If it is the latter, it warrants serious reevaluation, as it seems to prioritize the school’s status over the well-being of the student body. If it is the former, the premise needs to be scrutinized more closely. Is an AP class always a more academically intense experience than a non-AP class? The jury is out on that question; take, for example, AP Physics 1. As compared to the Honors Physics curriculum, AP Physics 1 covers fewer topics and requires less reliance on math. AP Physics 1 may be an exception, but it certainly questions the assumption that all AP classes will necessarily be richer than their “regular” counterparts.
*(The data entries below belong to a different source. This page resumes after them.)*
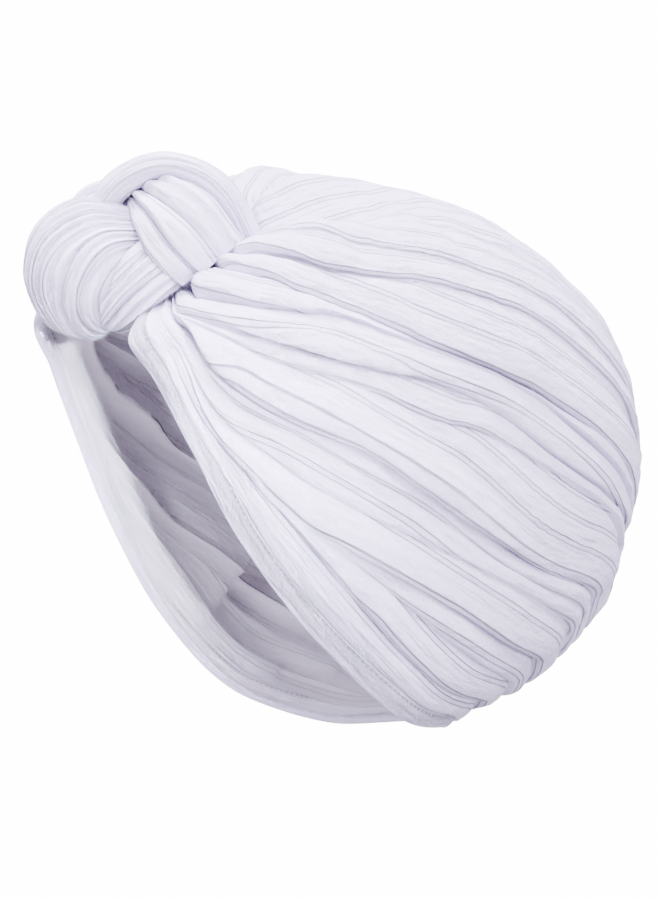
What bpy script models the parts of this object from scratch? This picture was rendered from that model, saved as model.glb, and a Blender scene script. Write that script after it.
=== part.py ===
"""A knotted turban hat of soft ribbed jersey, kept in the shape that it has when it is worn.

Two pleated half crowns meet in a seam down the middle. The pleats fan out from the knot over
the forehead and are gathered again in the seam at the nape. The knot is made of four padded
bands that wind round each other: an arch, a wide fan, a tucked roll and an over-band.

Metres, +Z up. The wearer faces -Y and the wearer's left is +X. The origin is the seat, the
place where the top of the head bears on the inside of the crown.
"""
import bmesh
import bpy
import numpy as np

MM = 0.001

# Driving dimensions
WALL = 2.4 * MM            # gathered jersey, two layers of cloth
HEM_WALL = 3.2 * MM        # the turned edge has one layer more
HEM_REACH = 0.05           # how far up a half crown the turned edge goes, as a share of it
GAP = 0.3 * MM             # clearance between neighbouring bands
CROWN_GAP = 0.6 * MM       # clearance between the knot and the crown
SEAM_GAP = 0.15 * MM       # each half crown stops this far from the middle plane
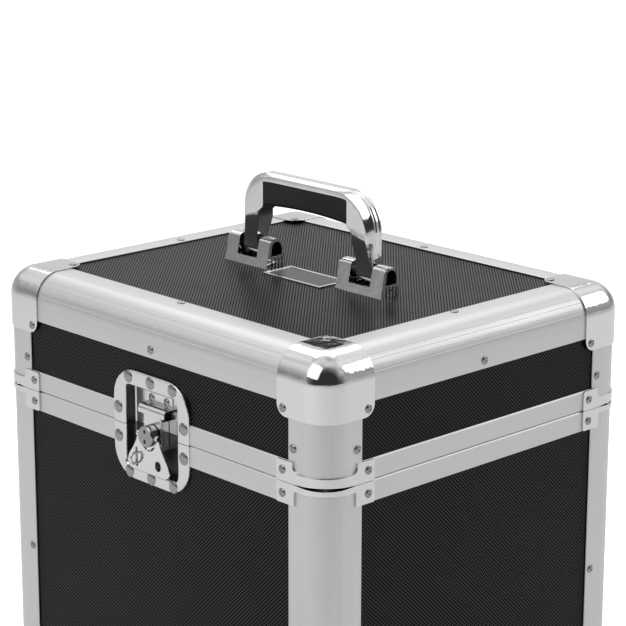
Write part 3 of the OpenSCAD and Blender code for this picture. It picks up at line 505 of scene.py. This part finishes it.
def cap_point(face, a, b):
    """A point of the cap's outside, from two distances along one box face."""
    round_from = CAP_LEG - CAP_ROUND
    if a > round_from and b > round_from:
        u, v = (a - round_from) / CAP_ROUND, (b - round_from) / CAP_ROUND
        a = round_from + CAP_ROUND * u * math.sqrt(1 - v * v / 2)
        b = round_from + CAP_ROUND * v * math.sqrt(1 - u * u / 2)
    point = [a, b]
    point.insert(face, 0)
    core = Vector([max(c, EDGE_R) for c in point])
    offset = Vector(point) - core
    return core + offset.normalized() * (EDGE_R + CAP_T)


def cap():
    """One cap for the corner at 0, its legs along +X +Y +Z."""
    ball = [EDGE_R * (1 - math.tan(math.radians(45 - 45 * i / 10))) for i in range(11)]
    flat = [EDGE_R + (CAP_LEG - CAP_ROUND - EDGE_R) * i / 4 for i in range(1, 5)]
    rim = [CAP_LEG - CAP_ROUND + CAP_ROUND * i / 8 for i in range(1, 9)]
    lines = ball + flat + rim
    form = bmesh.new()
    for face in range(3):
        grid = [[form.verts.new(cap_point(face, a, b)) for b in lines] for a in lines]
        for i in range(len(lines) - 1):
            for j in range(len(lines) - 1):
                form.faces.new((grid[i][j], grid[i + 1][j], grid[i + 1][j + 1], grid[i][j + 1]))
    bmesh.ops.remove_doubles(form, verts=form.verts, dist=0.001)
    return form


def applied(source):
    """The mesh of an object with its modifiers applied. The object goes."""
    mesh = bpy.data.meshes.new_from_object(source.evaluated_get(bpy.context.evaluated_depsgraph_get()))
    bpy.data.objects.remove(source)
    return mesh


def modified(name, mesh, modifiers):
    """A mesh with modifiers applied, each a kind and its settings."""
    source = bpy.data.objects.new(name, mesh)
    bpy.context.scene.collection.objects.link(source)
    for kind, settings in modifiers:
        modifier = source.modifiers.new(kind.lower(), kind)
        for key, value in settings.items():
            setattr(modifier, key, value)
    return applied(source)


EVEN_SHADING = ("WEIGHTED_NORMAL", {"keep_sharp": False, "weight": 50})


def pressed(thickness, rounding=0.3):
    """Sheet metal under its outer face, with its cut edges broken."""
    return (("SOLIDIFY", {"thickness": thickness * MM, "offset": -1, "use_even_offset": True}),
            ("BEVEL", {"width": rounding * MM, "segments": 2, "limit_method": "ANGLE",
                       "angle_limit": math.radians(50)}),
            EVEN_SHADING)


def outwards(form, centre):
    """Turns an open shell so that its faces look away from a point."""
    bmesh.ops.recalc_face_normals(form, faces=form.faces)
    form.faces.ensure_lookup_table()
    votes = sum((f.calc_center_median() - Vector(centre)).dot(f.normal) * f.calc_area() for f in form.faces)
    if votes < 0:
        bmesh.ops.reverse_faces(form, faces=form.faces)


def shell_mesh(name, form, centre, modifiers):
    """An open sheet in millimetres, whose outside looks away from centre, as a
    mesh in metres with modifiers applied."""
    bmesh.ops.scale(form, vec=(MM, MM, MM), verts=form.verts)
    outwards(form, Vector(centre) * MM)
    mesh = bpy.data.meshes.new(name)
    form.to_mesh(mesh)
    form.free()
    mesh.shade_smooth()
    return modified(name, mesh, modifiers)


for half, z, up in (("top", TOP, -1), ("bottom", BOTTOM, 1)):
    for sx, sy in CORNERS:
        side = f"{'back' if sy > 0 else 'front'}_{'right' if sx > 0 else 'left'}"
        form = placed(cap(), corner(sx, sy, z, up))
        mesh = shell_mesh(side, form, (0, 0, (TOP + BOTTOM) / 2), pressed(CAP_T))
        body, node = ("lid", f"top_cap_{side}") if half == "top" else ("base", "bottom_corner_caps")
        piece(f"{half}_corner_cap_{side}", mesh, CHROME, body, [node], sharp=60)

# ----------------------------------------------------------- corner braces
# Plated strips round the corners on both sides of the seam, with a tab at each
# end that is riveted to the rims.
BRACE_REACH, BRACE_ROUND, RIM_H = 46, 1.5, 15.3
STRIPS = {
    # where the tab starts, the strip's height, its fillet, the seam's rise at the corner
    "lid": (30, 8, 4.5, 1.6),
    "base": (28.5, 4.7, 1, 0.6),
}


def brace(start, strip_high, fillet, arch_rise):
    """A brace for the corner at 0, unrolled in columns and bent round it."""
    run = EDGE_R * math.pi / 4
    arch_r = (start ** 2 / 2 + arch_rise ** 2) / (2 * arch_rise)
    quarter = [math.radians(angle) for angle in range(0, 91, 15)]
    columns = [(EDGE_R - run * (1 - i / 8), strip_high) for i in range(8)]
    columns += [(EDGE_R + (start - fillet - EDGE_R) * i / 4, strip_high) for i in range(5)]
    columns += [(start - fillet * (1 - math.sin(a)), strip_high + fillet * (1 - math.cos(a)))
                for a in quarter[1:]]
    columns += [(start + 0.01, RIM_H)]
    columns += [(BRACE_REACH - BRACE_ROUND * (1 - math.sin(a)), RIM_H - BRACE_ROUND * (1 - math.cos(a)))
                for a in quarter]
    form = bmesh.new()
    previous = None
    for side, (along, high) in [(-1, c) for c in columns[:0:-1]] + [(1, c) for c in columns]:
        over = side * (along - EDGE_R + run)
        angle = max(-math.pi / 4, min(math.pi / 4, over / EDGE_R))
        over -= angle * EDGE_R
        r = EDGE_R + CAP_T
        x = EDGE_R - r * math.cos(angle + math.pi / 4) + max(over, 0)
        y = EDGE_R - r * math.sin(angle + math.pi / 4) - min(over, 0)
        arch = arch_rise - arch_r + math.sqrt(arch_r ** 2 - (x - y) ** 2 / 2)
        pair = [form.verts.new((x, y, z)) for z in (SEAM_GAP + max(0, arch), high)]
        if previous:
            form.faces.new((previous[0], pair[0], pair[1], previous[1]))
        previous = pair
    return form


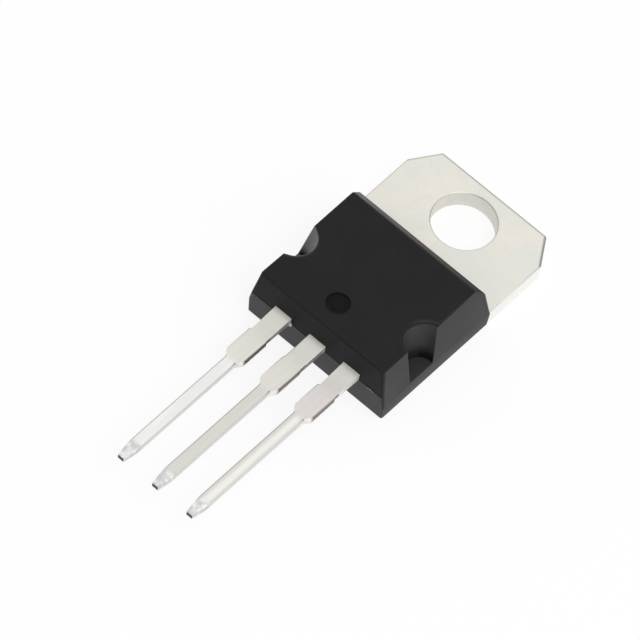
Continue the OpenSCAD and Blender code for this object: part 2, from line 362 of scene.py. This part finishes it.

While the rate of change at Stuyvesant concerning AP courses suggests that the administration is willing and eager to make bold moves, it also requires an ability to evaluate and monitor the effects of the changes. First, we urge the administration to examine the effects of offering AP classes to freshmen and sophomores, and of requiring juniors and seniors to take AP Physics 1 and AP Calculus, respectively. If the evidence suggests that these initiatives have not yielded positive results for students, the administration should not maintain these offerings for the sole purpose of achieving a higher ranking. Second, AP classes demand committing more time and energy than a regular or honors class requires, and taking a nationally administered exam. Therefore, students should be able to opt into these classes only if they have a passion for the subject matter. Stuyvesant’s motto is Pro Scientia Atque Sapientia—for knowledge and wisdom. Making passion a prerequisite for AP courses will help promote both.